Joy's involvement with PIE, an international organisation that viewed children as sexual beings, dated back decades. He served on the group's governing committee. The organisation had previously made headlines in the early 1980s when members faced charges for publishing and sending obscene articles through the post, leading to widespread public concern and a ban lobbied for by MPs to then-Home Secretary Leon Brittan.
At sentencing, Judge Michael Pert QC imposed an indeterminate prison sentence, with a minimum term of 18 months before Joy could be considered for parole. The judge remarked that, given Joy's firmly held beliefs in sexual activity between adults and children—views he described as 'wholly in variance' to society's and 'abhorrent' to most—parole 'may never come'. Joy's criminal history included prior convictions for child sex offences from the 1970s and 1980s, such as attempted rape of a young girl and indecent assault.
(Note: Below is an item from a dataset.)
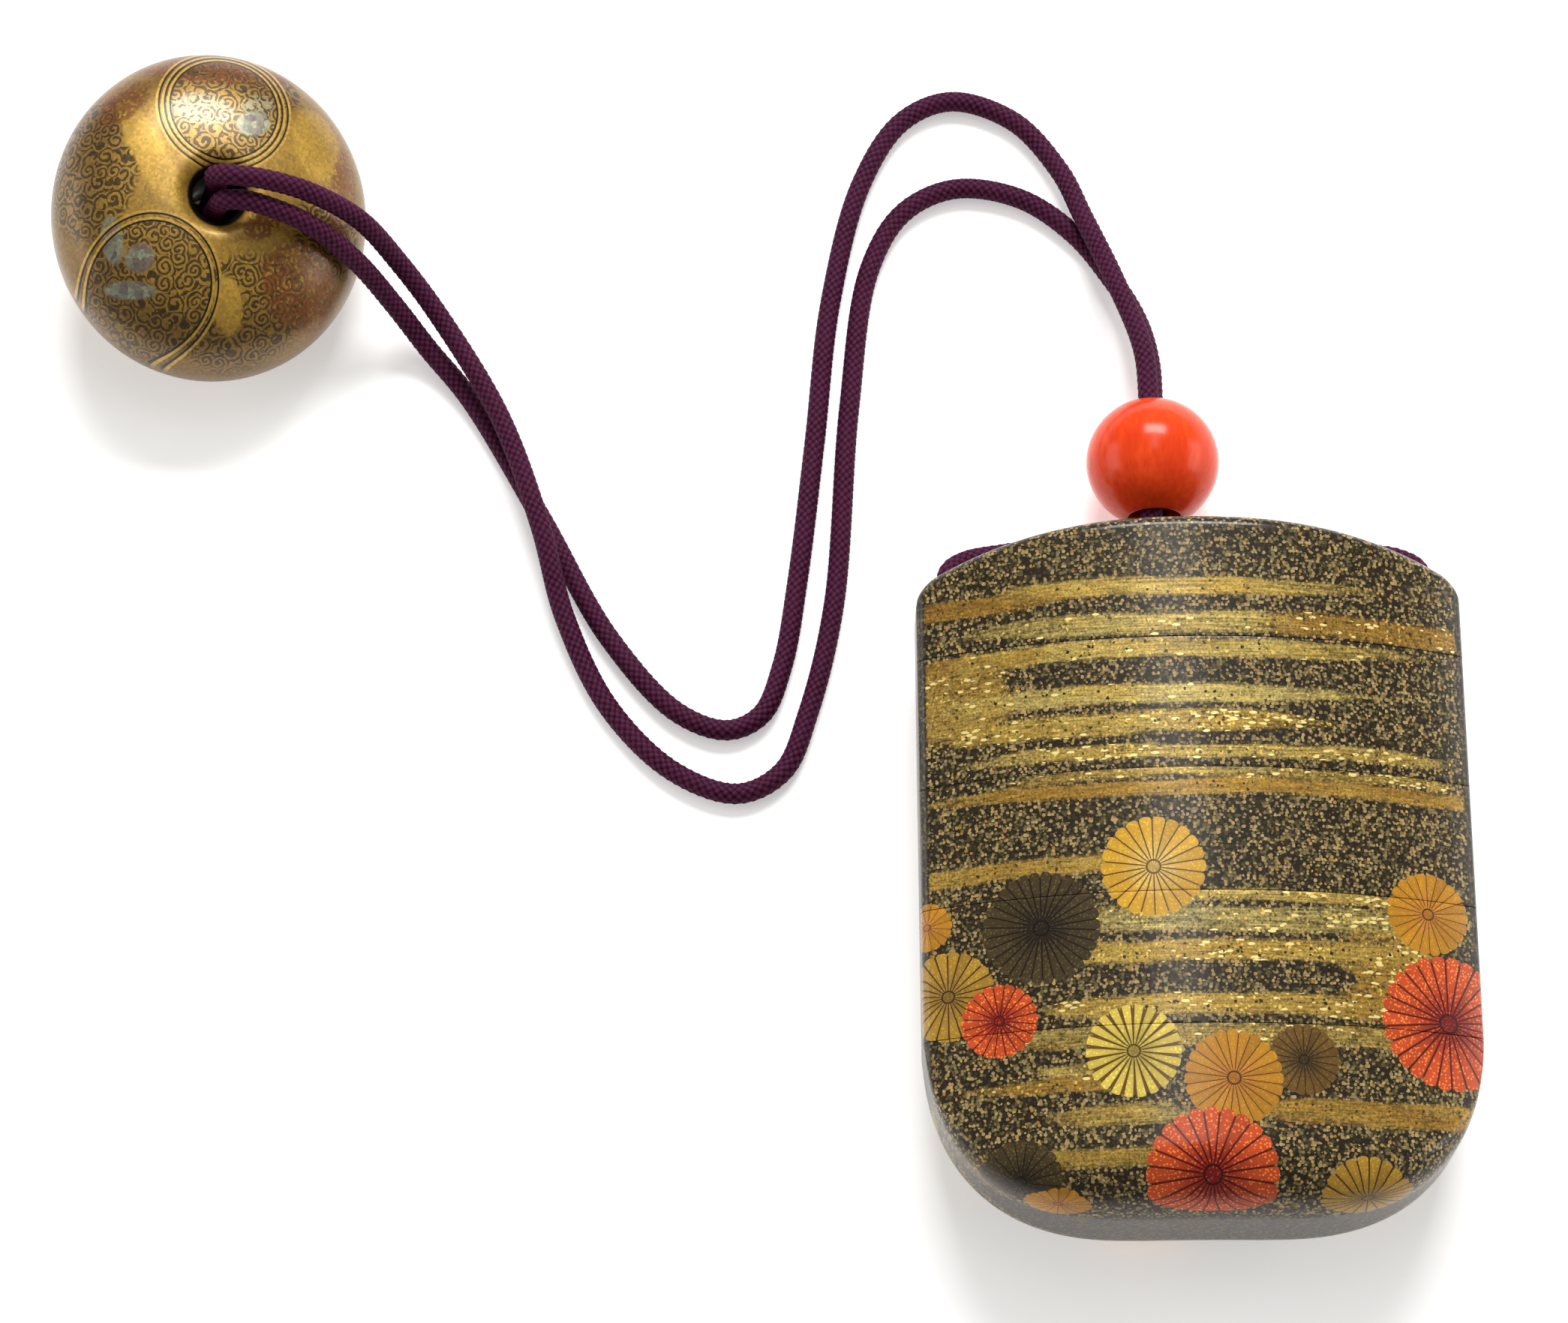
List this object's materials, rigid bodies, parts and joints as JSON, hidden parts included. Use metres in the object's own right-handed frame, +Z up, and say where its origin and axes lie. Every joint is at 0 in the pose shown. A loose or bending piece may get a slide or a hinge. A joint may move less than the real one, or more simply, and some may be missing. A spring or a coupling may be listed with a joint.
{
  "type": "inro case",
  "caption": "Lens-shaped nested lacquer case with a domed lid, laid on its back, with its silk cord, round bead and bun-shaped toggle.",
  "frame": {"origin": "under the middle of the case, on the surface that it lies on", "axes": "+X across the case, +Y along the case towards its lid, +Z up, out of the decorated front"},
  "size_m": [0.158, 0.1387, 0.0251],
  "materials": {
    "lacquer": "polished black lacquer with gold powder, haze bands and flower roundels",
    "coral": "polished orange-red coral",
    "gold_lacquer": "polished gold lacquer over wood",
    "silk": "round braided silk"
  },
  "bodies": {
    "root": {"base_case": "lacquer", "lower_case": "lacquer", "middle_case": "lacquer", "upper_case": "lacquer", "lid": "lacquer", "ojime_bead": "coral", "netsuke": "gold_lacquer", "cord_knot": "silk", "cord_left": "silk", "cord_right": "silk", "cord_held": "silk"}
  },
  "joints": []
}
In mitigation, defence counsel Steven Gosnell argued that Joy had not touched a child for over 20 years and now lived a reclusive life. However, Detective Constable Richard Morgan of Scotland Yard's paedophile unit described Joy as an 'educated, intelligent man' with an 'unwavering and lifelong-held belief' that he should be able to have sex with children, posing an 'ongoing danger'. Morgan noted the conviction as the 'last piece in the jigsaw', with all leading PIE associates now imprisoned. The case was reported by The Guardian on 13 August 2007.